#### What is required:
Output, word for word, every line from the start of the listing down to and including the line that contains "tree.nodes.clear()"; include nothing else.

#### Data provided:
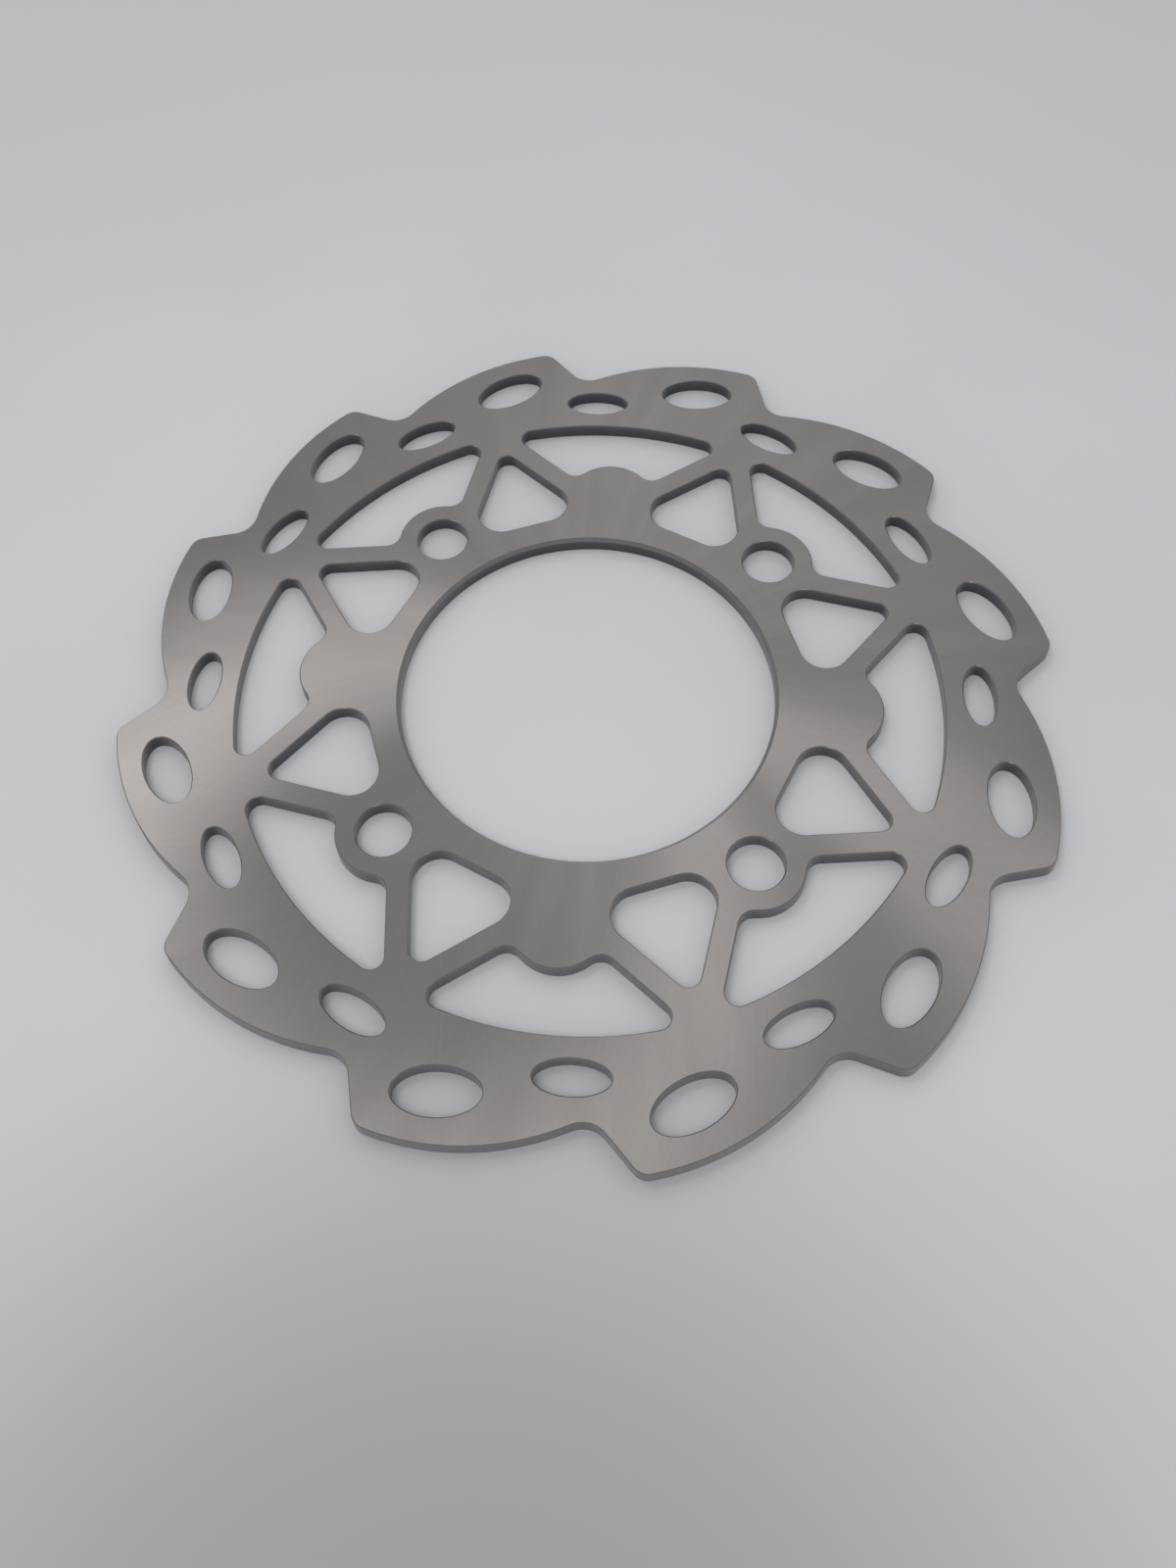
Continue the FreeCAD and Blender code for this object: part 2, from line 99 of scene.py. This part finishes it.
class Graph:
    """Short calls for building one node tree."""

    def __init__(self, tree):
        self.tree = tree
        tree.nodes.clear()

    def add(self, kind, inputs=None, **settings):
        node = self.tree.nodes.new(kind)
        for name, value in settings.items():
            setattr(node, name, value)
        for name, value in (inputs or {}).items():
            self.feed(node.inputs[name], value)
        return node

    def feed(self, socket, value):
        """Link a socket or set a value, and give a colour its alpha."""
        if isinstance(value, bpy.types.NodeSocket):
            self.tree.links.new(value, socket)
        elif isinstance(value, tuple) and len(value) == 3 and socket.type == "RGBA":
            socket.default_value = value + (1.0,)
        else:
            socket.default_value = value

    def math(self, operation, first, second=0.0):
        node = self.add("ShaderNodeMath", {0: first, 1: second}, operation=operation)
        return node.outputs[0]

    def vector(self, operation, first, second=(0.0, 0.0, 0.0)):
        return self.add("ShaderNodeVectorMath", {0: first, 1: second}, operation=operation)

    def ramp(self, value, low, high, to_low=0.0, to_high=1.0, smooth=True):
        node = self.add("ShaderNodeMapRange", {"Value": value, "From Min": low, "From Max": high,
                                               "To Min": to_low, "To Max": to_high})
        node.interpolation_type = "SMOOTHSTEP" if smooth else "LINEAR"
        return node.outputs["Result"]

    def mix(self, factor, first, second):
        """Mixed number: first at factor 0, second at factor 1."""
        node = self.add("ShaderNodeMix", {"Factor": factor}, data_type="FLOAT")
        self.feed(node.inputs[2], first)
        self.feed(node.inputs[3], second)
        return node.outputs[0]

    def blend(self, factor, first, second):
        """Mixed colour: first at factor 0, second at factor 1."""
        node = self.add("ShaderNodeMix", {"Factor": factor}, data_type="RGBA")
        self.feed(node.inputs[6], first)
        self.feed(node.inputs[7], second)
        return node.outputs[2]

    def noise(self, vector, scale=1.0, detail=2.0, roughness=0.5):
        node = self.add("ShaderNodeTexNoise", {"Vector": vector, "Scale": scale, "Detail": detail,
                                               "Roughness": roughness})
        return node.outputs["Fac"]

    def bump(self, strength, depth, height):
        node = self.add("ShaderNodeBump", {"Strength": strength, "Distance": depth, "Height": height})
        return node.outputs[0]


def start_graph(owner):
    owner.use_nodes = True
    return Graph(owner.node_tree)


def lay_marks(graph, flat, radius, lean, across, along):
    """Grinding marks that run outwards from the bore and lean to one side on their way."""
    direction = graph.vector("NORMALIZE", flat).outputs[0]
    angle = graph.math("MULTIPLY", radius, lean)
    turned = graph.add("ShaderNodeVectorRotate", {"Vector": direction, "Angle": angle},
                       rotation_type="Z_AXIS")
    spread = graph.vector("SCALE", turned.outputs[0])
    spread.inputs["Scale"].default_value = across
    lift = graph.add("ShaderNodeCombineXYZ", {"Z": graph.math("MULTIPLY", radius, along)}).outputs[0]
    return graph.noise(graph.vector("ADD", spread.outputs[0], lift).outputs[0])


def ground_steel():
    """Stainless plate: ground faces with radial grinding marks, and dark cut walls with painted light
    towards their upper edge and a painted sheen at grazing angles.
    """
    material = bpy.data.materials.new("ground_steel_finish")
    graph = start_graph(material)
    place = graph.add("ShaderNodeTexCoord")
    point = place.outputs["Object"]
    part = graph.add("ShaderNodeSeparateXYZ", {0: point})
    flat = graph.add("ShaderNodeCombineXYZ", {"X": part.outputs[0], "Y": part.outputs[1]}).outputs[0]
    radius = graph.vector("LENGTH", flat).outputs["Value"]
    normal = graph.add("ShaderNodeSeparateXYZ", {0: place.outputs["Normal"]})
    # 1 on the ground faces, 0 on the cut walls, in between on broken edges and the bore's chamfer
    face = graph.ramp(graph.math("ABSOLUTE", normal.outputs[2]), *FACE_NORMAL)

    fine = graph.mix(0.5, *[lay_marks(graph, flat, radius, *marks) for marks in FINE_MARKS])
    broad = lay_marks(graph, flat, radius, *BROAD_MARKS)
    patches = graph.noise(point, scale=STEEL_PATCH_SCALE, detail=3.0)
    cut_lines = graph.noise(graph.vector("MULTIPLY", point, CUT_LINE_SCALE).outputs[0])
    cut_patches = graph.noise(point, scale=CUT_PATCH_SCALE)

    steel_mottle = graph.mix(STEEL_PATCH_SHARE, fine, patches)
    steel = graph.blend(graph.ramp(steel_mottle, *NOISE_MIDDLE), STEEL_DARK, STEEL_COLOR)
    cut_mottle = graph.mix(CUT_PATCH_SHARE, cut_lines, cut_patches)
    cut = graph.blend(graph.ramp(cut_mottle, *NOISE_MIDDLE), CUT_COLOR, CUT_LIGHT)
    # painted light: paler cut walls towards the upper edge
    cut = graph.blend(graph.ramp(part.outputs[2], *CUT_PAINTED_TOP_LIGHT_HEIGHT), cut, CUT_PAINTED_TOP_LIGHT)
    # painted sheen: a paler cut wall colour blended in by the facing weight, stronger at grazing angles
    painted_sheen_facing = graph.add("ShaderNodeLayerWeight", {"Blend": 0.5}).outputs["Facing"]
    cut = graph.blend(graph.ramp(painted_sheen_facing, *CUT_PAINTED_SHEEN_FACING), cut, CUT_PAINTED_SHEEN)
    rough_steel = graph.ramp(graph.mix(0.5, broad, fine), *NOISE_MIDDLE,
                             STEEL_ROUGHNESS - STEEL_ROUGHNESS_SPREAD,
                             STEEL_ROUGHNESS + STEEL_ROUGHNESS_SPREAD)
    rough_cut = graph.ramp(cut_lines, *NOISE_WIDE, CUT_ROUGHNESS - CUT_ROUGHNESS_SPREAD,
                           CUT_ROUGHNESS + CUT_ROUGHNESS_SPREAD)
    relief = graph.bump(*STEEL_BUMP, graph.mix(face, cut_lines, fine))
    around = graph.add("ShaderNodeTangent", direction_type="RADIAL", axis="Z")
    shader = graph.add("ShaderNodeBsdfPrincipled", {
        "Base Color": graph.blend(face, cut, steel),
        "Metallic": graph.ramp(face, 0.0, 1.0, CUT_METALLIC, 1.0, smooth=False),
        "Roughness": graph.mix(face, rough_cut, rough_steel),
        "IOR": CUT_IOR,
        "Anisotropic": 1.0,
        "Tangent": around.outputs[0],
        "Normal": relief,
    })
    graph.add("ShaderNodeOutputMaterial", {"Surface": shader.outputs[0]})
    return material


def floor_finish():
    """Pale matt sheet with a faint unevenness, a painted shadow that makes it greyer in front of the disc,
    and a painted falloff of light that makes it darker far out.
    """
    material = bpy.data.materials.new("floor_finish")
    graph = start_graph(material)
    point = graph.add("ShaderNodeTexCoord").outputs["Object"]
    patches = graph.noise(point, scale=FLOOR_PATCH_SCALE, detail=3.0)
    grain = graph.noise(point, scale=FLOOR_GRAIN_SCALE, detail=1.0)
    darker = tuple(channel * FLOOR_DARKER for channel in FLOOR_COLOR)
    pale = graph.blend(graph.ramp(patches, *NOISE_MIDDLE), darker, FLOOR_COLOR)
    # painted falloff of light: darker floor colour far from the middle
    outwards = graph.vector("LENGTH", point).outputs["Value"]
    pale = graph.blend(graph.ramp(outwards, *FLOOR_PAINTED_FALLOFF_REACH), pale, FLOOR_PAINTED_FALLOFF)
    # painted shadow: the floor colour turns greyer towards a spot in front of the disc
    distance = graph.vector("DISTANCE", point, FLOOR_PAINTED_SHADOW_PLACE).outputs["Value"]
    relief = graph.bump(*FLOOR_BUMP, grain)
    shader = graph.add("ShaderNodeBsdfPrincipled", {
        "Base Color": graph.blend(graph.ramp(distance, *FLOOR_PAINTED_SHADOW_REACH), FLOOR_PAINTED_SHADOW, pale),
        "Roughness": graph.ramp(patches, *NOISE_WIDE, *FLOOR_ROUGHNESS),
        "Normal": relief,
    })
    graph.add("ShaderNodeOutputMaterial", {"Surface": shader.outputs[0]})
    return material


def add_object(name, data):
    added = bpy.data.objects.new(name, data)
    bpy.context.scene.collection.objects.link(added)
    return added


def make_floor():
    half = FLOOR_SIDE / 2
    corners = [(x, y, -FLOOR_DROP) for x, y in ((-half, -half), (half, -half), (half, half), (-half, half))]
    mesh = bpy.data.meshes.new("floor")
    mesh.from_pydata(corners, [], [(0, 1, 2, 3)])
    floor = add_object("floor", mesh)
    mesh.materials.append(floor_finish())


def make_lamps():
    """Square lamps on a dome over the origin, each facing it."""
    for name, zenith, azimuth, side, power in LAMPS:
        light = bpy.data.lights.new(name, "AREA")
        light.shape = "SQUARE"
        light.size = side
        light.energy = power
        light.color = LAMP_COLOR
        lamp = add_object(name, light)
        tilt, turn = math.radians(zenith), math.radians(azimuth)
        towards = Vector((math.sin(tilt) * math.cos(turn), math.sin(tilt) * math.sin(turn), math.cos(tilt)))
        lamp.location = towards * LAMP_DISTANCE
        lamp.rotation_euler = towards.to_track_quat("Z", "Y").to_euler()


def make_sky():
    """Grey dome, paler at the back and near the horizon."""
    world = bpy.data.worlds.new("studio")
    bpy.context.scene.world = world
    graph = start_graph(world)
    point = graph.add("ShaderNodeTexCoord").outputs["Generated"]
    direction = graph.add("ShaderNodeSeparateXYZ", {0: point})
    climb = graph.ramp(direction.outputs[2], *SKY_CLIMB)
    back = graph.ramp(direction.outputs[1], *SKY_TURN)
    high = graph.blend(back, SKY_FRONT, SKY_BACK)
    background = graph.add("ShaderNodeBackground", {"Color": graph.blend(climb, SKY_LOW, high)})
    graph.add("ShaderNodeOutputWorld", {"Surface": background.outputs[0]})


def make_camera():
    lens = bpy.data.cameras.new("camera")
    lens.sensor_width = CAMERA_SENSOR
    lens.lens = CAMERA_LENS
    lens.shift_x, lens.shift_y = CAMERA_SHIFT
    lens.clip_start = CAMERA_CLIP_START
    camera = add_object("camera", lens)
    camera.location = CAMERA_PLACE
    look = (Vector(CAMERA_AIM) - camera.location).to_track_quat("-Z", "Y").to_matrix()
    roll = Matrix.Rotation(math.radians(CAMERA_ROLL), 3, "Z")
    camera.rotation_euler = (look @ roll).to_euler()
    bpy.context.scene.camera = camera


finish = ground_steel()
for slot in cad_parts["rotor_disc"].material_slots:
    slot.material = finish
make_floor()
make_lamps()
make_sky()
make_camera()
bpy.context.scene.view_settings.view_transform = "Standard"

#### Reply:
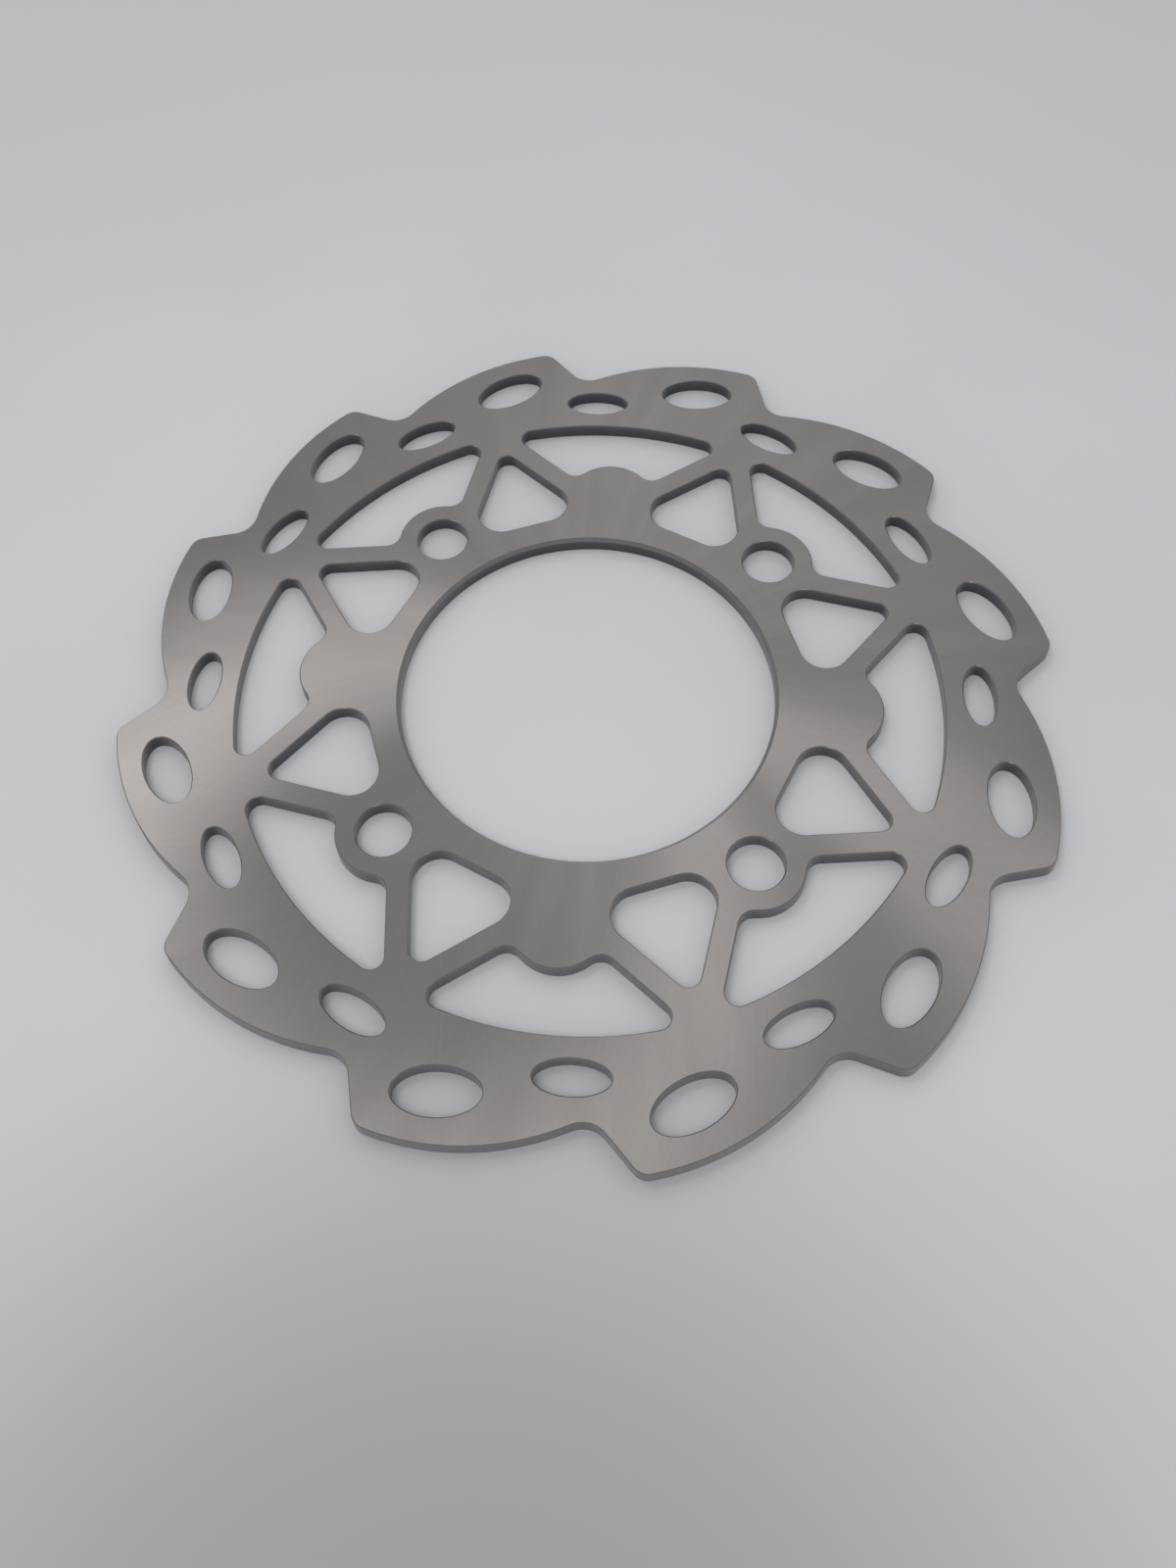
Continue the FreeCAD and Blender code for this object: part 2, from line 99 of scene.py. This part finishes it.
class Graph:
    """Short calls for building one node tree."""

    def __init__(self, tree):
        self.tree = tree
        tree.nodes.clear()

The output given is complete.